Snow flurries in early November aren't necessarily a major surprise, particularly in the relatively northern climes across America. A full-out blizzard definitely is, unless you're living in Alaska. When such a huge snowstorm does set in somewhere, that area will usually face major lags in high school sporting events, waiting until the weather calms down and bus travel is safer again.

That's not the case in Utah, where the state played at least one state semifinal football game in some of the snowiest football conditions in ages, with a sloppy, 14-6 game playing out on a canvas that looked ripped from history and New England's famous "tuck rule" playoff victory against the Oakland Raiders.
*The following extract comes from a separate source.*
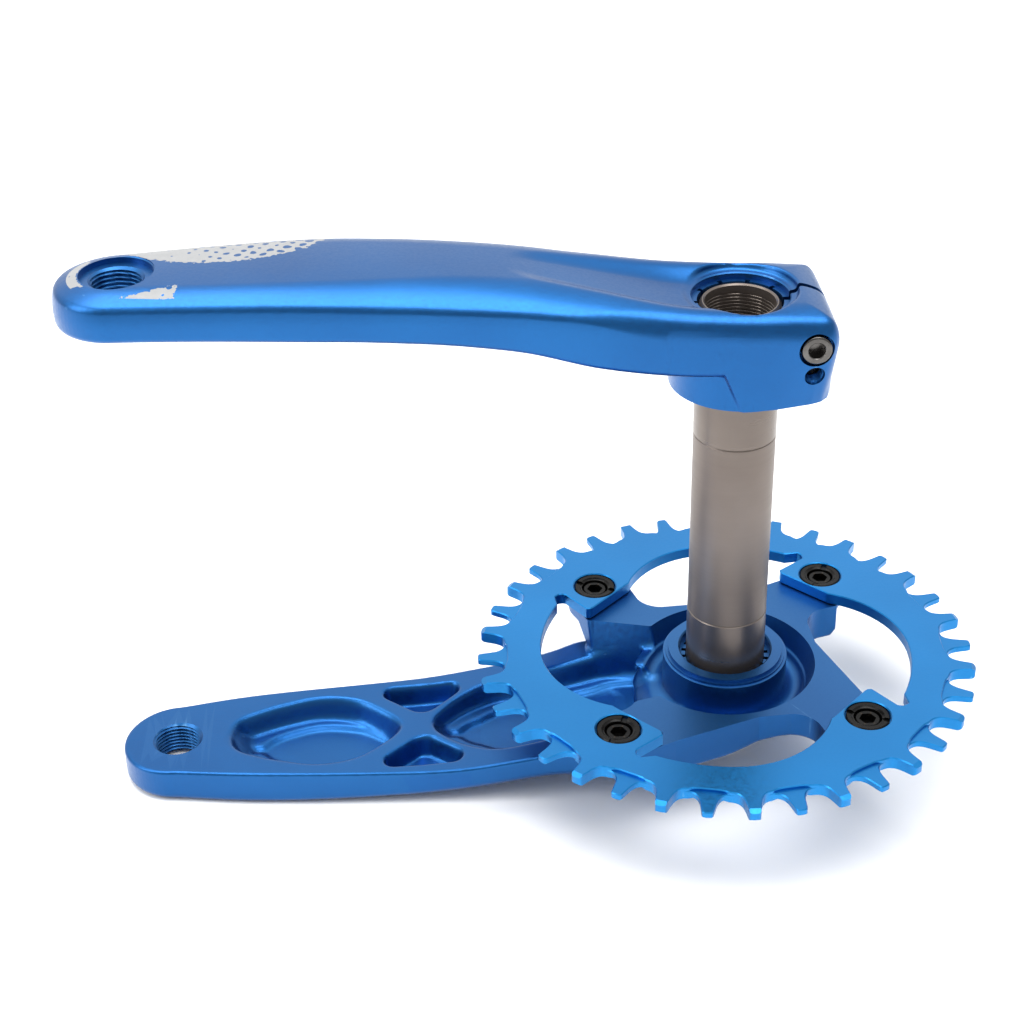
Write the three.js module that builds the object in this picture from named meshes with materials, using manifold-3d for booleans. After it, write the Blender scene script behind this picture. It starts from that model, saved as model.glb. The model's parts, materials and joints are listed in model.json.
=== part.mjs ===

Keep in mind, the tuck game occurred in late January in Massachusetts. The Mountain Crest (Utah) High vs. Highland (Utah) High state semifinal occurred in Utah in early November. Yet, as you can see from the videos above and below, the snow in Utah was certainly consistent with that New England blizzard back in 2002.

While the conditions made for scenic photos, it also essentially undermined any preconceived game plans for either squad. As noted by the Deseret News, the teams combined for seven turnovers, five by Highland, with the weather playing a significant role in all of them. Snow shovels and snow plows were used to try and clear the white stuff from the field, or at least make the field lines visible enough to continue playing.

Still, given the conditions that led to an eventual eight-point Mountain Crest victory, it's fair for one to ponder why the game went forward in the first place, particularly considering that a berth in a state championship game was on the line.

"[The snow] changes everything. That's what I was saying to the Highland kids. You feel bad for them as well because neither team could really do what they've prepared to do all year long when you get in a situation like this," Mountain Crest coach Mark Wootton told the Deseret News.

Mountain Crest eventually adapted to the snow squall better than Highland, mostly because at halftime it just abandoned any attempt to run its traditional offense. With no success through the air in the first half, Mountain Crest moved starting running back Eddy Hall to quarterback and ran the ball every single down, usually with Hall heading straight forward or looking for small holes near the center of the line.

By game's end Hall had accumulated 110 yards on a whopping 32 carries. That was enough for a win in the blinding snow.

The lingering question is whether it would have been enough if the game had been delayed and played in any conditions besides an all-out blizzard. Luckily for Mountain Crest -- and unluckily for Highland -- we'll never know.